6.7.15

Eu e o pintainho




Num destes dias, numa daquelas conversas de circunstância com a minha mãe, em que acabo sempre a aprender alguma coisa, contava-me ela, como se nada fosse, como se se tratasse do mais comum dos episódios das nossas vidas, o primeiro momento poético da minha existência.

Quando a minha mãe estava grávida de mim, já de barriga bem grande, o meu irmão teve rubéola.

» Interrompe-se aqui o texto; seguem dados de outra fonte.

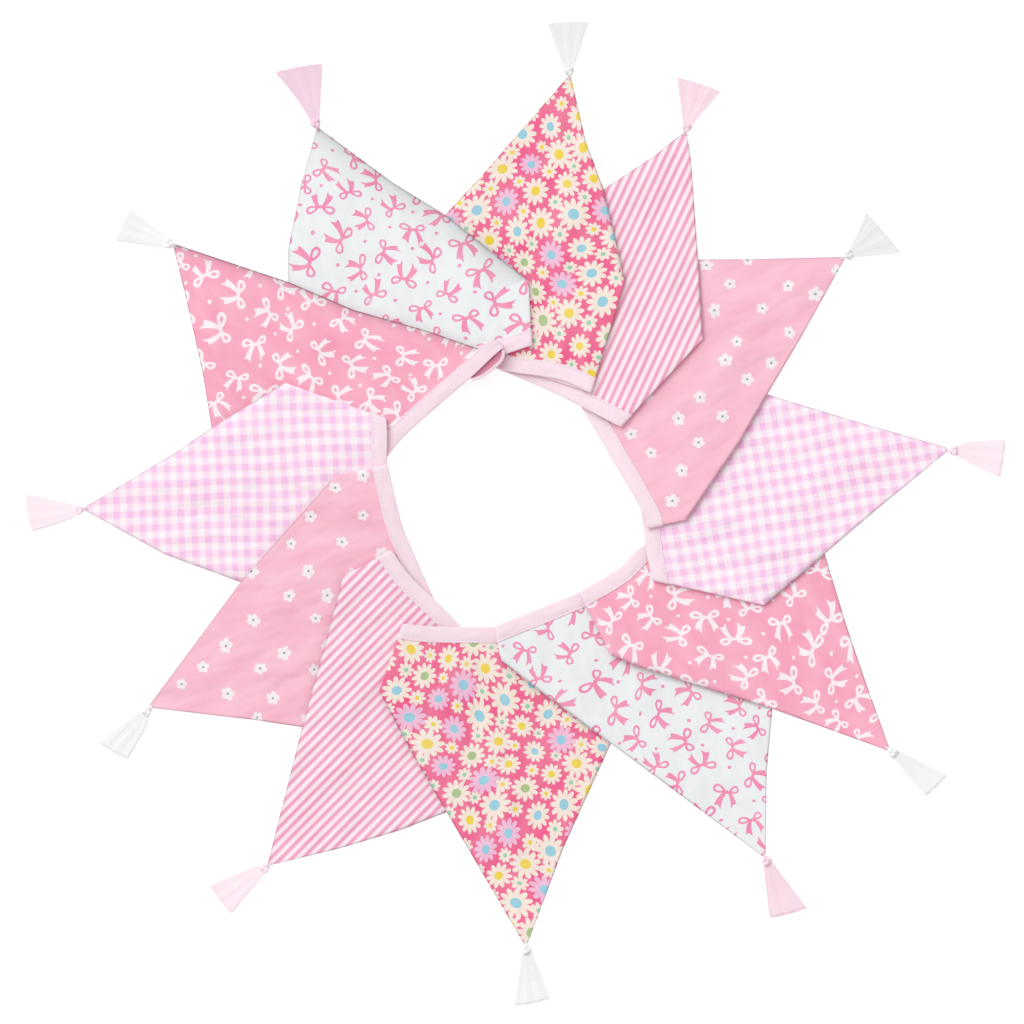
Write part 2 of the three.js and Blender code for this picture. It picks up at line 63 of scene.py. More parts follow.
# The loop's standing tape and its foot, which is turned in under flag 11 from LOOP["turned_in"] on:
# (outward, up, half thickness).
LOOP_SECTION = [
    (0.1, 4.6, 0.7),
    (0.05, 4.4, 0.95),
    (0, 3.2, 0.95),
    (-0.1, 2.0, 0.8),
    (-0.5, 1.2, 0.6),
    (-1.3, 0.8, 0.5),
    (-3.0, 0.65, 0.5),
    (-5.2, 0.6, 0.5),
]
KNOT = {"half_width": 3.4, "height": 5.0, "tube": 1.3, "turn": 0.5, "rings": 40, "sides": 10}
PIECE_GAP = 0.3
INSIDE = 99.0  # the distance to an edge where none is near
HEADING_CURVE = 0.45  # the share of a flag's length over which its rows straighten

# A tassel's fan of threads, which run from a narrow, high neck to a wide, low end.
FAN = {
    "layers": 3,
    "threads": 48,
    "rings": 9,
    "sides": 6,
    "flatten": 0.22,
    "overlap": 2.2,
    "thinnest": 0.14,
    "layer_shift": 0.66,
    "neck_half_width": 2.3,
    "neck_start": 0.6,
    "neck_level": 1.0,
    "neck_layer": 0.85,
    "neck_share": 0.6,
    "end_level": 0.4,
    "end_layer": 0.24,
    "rounding": 0.02,
    "layer_taper": 0.02,
    "ragged_end": 0.008,
    "ragged_level": 0.015,
}
# Waves of level across a fan: (height, waves, how far they move on from tassel to tassel).
PLEATS = [(0.12, 8, 1.7), (0.03, 21, 1.0)]
# The threads that sew a tassel to its flag's tip.
SEWING = {
    "places": (-0.45, 0.0, 0.45),
    "levels": (0.7, 0.8, 0.85, 0.95, 1.3, 1.9),
    "past_tip": 1.6,
    "short_of_middle": 1.0,
    "radius": 0.22,
    "sides": 5,
}
TASSEL_SEED = 100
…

Naquele pânico, naquela falta de meios médicos de há trinta e quatro anos, o risco de eu não vir ao mundo ou, pior, de vir ao mundo com três olhos e cinco pernas era imenso e já se conheciam os perigos e consequências de contrair rubéola durante uma gravidez.

Contava-me a minha mãe, que lá foi, desgostosa de morte, amparada pela minha tia, a caminho de Lisboa para fazer o tal exame que iria dizer se ela e eu estaríamos infectadas com rubéola ou não. Como vêem, não estávamos.

Mas o bonito disto, o verdadeiramente bonito disto, foi que, para saberem se eu podia continuar aqui, um pintainho teve de morrer. Um pintainho teve de morrer.
O teste era feito num pintainho. Creio que já não o é.
Mas, naquela altura, a minha mãe conta que teve de esperar o resultado do pintainho. E, naquele dia em que o pintainho morreu no laboratório, foi o segundo dia em que nasci. O primeiro terá sido o dia em que a minha mãe soube que me ia ter. O terceiro foi o dia em que, efectivamente, vim ao mundo. Nasci três vezes.
Eu não sabia desta história, deste desespero, mas soube-me a poesia saber que houve um pintainho que deu a vida por nós. Por mim.